Code developed by Enrico Eberhard.
📝 Please read our paper: Herbst, E.C.*, Eberhard, E.A.*, Hutchinson, J.R. & Richards, C.T. (2022) Spherical frame projections for visualising joint range of motion, and a complementary method to capture mobility data. Journal of Anatomy. * shared first authorship
If you use this method, please cite our paper (Herbst et al. 2022) 
Spherical frame projection (SFP) was conceived as a convenient visualisation for orientational range of motion (ROM) data. The ROM of a three-dimensional rotational joint, such as a ball joint, is a subset of the group SO(3). If ROM is defined as the boundary between feasible and infeasible orientation (pose), then it is the surface of a four-dimensional volume. This kind of thing is rather difficult to represent visually or understand intuitively.

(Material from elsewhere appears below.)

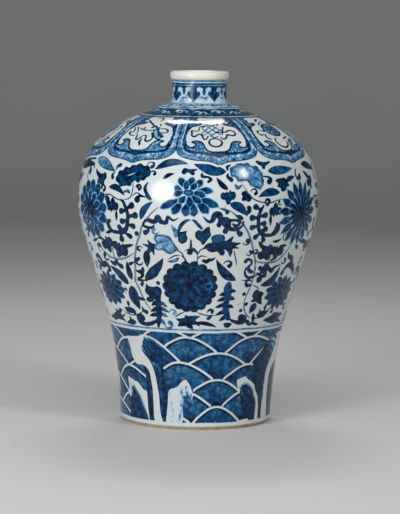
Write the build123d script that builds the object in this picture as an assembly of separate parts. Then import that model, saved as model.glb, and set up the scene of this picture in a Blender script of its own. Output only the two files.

In most cases, Euler angles are used to reduce the dimensionality of the orientation problem to three dimensions. However, a bounded ROM volume generated from a sample of Euler angles may not accurately represent or intuitively inform the reachability of joint due to inherent distortions in the mapping, particularly near the poles.
The SFP approach projects the frame of a pose onto the surface of a unit sphere. The frame is represented by a set of three orthogonal basis vectors, commonly labelled X, Y and Z, expressed in some base coordinate system. If a pose is represented by a 3x3 homogeneous transformation matrix, then the three projected frame points of that pose are just the three columns of the matrix.
In a given sampling of ROM, a set of poses can be projected. The result is a distribution of points on the surface of the sphere which are divided into a triplet of regions; one for each frame axis. The reachable area of each frame is represented by the respective points, and a 2D surface boundary can be drawn around these points.
Each frame axis can then be imagined to be constrained by its respective spherical surface boundary. Combining the constraints of each 2D surface is enough to define and constrain the full rotational range.
This repository contains MATLAB code to generate and visualize an SFP mapping from a given dataset of orientation samples.